Given data.
====

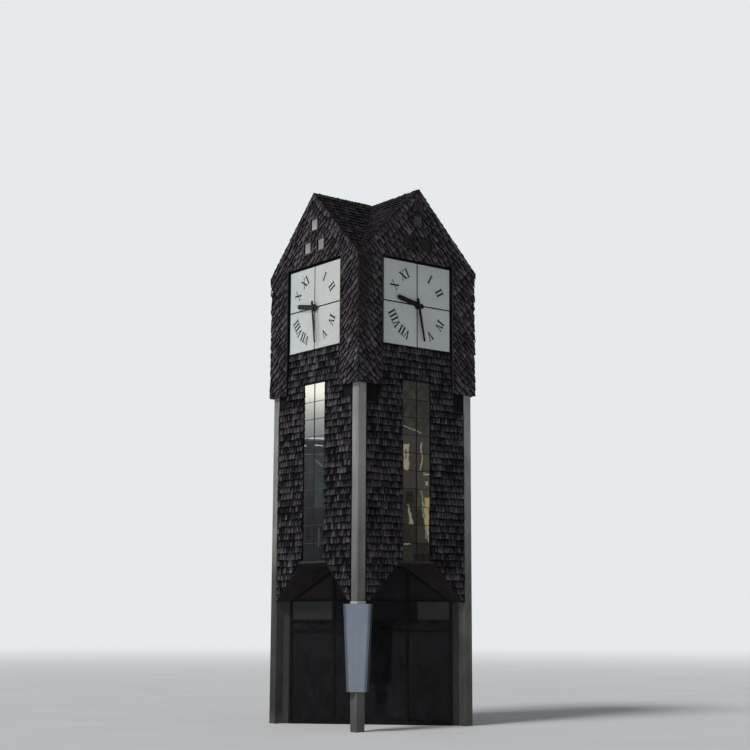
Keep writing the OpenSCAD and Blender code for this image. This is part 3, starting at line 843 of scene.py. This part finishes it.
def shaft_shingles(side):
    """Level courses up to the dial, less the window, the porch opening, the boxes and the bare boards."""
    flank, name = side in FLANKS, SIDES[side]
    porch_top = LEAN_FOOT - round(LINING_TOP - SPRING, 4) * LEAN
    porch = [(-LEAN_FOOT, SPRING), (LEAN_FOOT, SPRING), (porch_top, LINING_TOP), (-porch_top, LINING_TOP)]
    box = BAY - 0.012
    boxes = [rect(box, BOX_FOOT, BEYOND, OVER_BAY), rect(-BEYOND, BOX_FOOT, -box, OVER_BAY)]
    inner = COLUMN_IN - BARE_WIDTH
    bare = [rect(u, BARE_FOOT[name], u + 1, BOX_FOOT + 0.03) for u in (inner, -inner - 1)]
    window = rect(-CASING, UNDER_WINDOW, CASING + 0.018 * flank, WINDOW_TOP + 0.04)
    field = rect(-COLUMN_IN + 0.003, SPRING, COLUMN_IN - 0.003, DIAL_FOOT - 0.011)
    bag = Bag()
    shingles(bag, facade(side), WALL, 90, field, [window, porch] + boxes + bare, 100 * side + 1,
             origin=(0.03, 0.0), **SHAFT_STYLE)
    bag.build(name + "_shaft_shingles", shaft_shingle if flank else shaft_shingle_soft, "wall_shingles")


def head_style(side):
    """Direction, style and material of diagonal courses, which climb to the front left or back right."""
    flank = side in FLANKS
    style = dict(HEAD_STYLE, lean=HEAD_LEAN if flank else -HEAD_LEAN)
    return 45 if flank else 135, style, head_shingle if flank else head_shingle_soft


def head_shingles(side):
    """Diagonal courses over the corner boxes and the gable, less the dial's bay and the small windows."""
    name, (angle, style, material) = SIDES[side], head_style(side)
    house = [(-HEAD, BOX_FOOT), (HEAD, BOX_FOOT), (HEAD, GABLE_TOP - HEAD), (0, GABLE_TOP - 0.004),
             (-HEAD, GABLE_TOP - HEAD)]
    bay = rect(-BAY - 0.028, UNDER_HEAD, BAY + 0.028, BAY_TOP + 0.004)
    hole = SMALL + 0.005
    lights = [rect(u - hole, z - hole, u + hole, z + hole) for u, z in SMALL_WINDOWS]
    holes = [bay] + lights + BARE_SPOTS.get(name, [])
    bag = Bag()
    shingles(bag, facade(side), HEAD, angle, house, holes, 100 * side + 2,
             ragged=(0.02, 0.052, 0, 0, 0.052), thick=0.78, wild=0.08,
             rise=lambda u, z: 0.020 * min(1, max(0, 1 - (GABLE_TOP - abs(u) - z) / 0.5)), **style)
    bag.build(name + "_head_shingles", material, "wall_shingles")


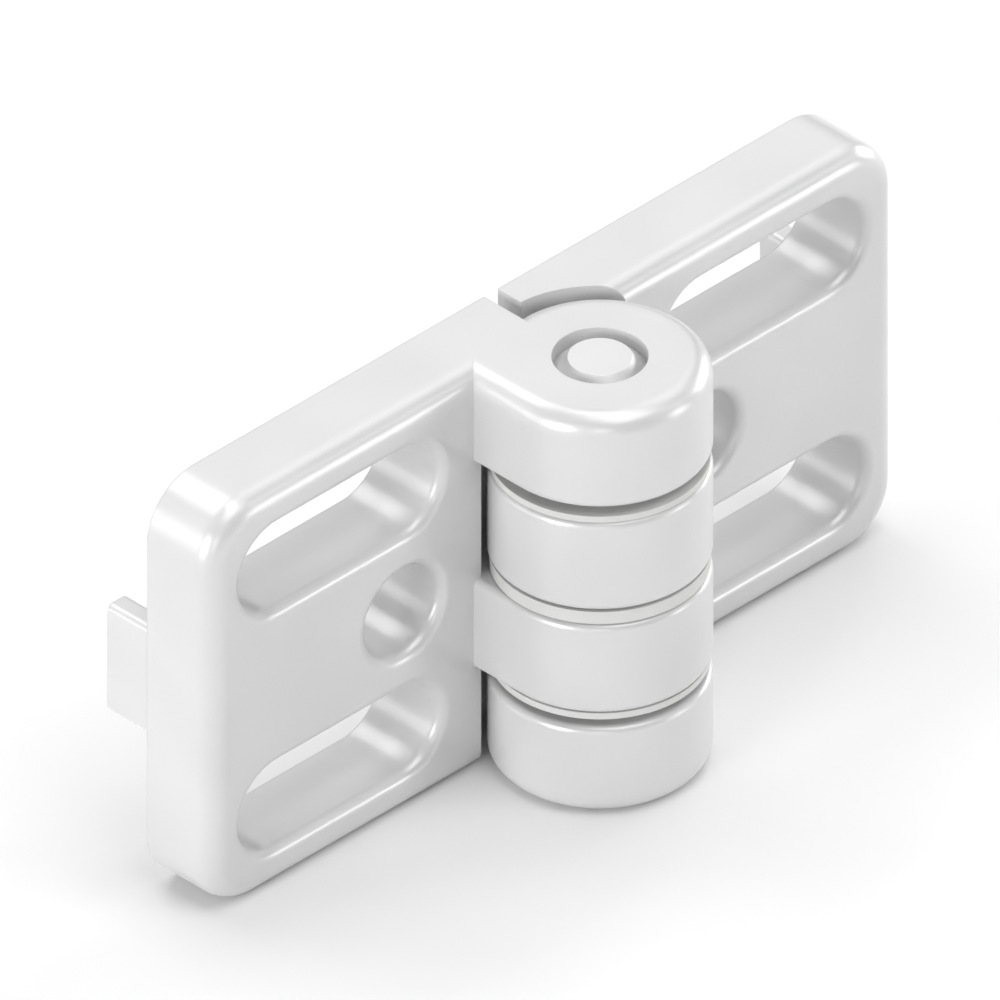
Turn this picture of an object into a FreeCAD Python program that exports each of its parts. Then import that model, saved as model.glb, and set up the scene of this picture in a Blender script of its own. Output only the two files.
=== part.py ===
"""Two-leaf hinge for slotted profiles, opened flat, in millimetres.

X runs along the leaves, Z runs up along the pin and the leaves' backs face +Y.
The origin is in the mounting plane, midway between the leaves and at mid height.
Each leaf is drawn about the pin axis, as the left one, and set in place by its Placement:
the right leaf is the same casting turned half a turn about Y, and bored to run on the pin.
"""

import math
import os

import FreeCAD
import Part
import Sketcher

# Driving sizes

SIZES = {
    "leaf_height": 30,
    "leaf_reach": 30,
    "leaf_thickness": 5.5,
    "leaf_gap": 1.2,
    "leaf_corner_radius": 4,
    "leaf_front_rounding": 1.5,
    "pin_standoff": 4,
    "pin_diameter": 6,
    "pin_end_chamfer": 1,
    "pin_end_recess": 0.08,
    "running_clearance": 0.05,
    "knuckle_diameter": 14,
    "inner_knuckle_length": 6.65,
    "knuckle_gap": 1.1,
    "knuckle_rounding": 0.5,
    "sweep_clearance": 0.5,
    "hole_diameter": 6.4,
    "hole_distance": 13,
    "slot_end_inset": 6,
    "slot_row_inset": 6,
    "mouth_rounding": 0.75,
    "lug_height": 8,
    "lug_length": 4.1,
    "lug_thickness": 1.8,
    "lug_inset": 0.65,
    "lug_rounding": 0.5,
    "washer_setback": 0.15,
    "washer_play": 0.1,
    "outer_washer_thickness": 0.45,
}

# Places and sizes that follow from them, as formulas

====

Written instruction.
Search the lines for the word "import" and report how many contain it, by number only.

The reply.
6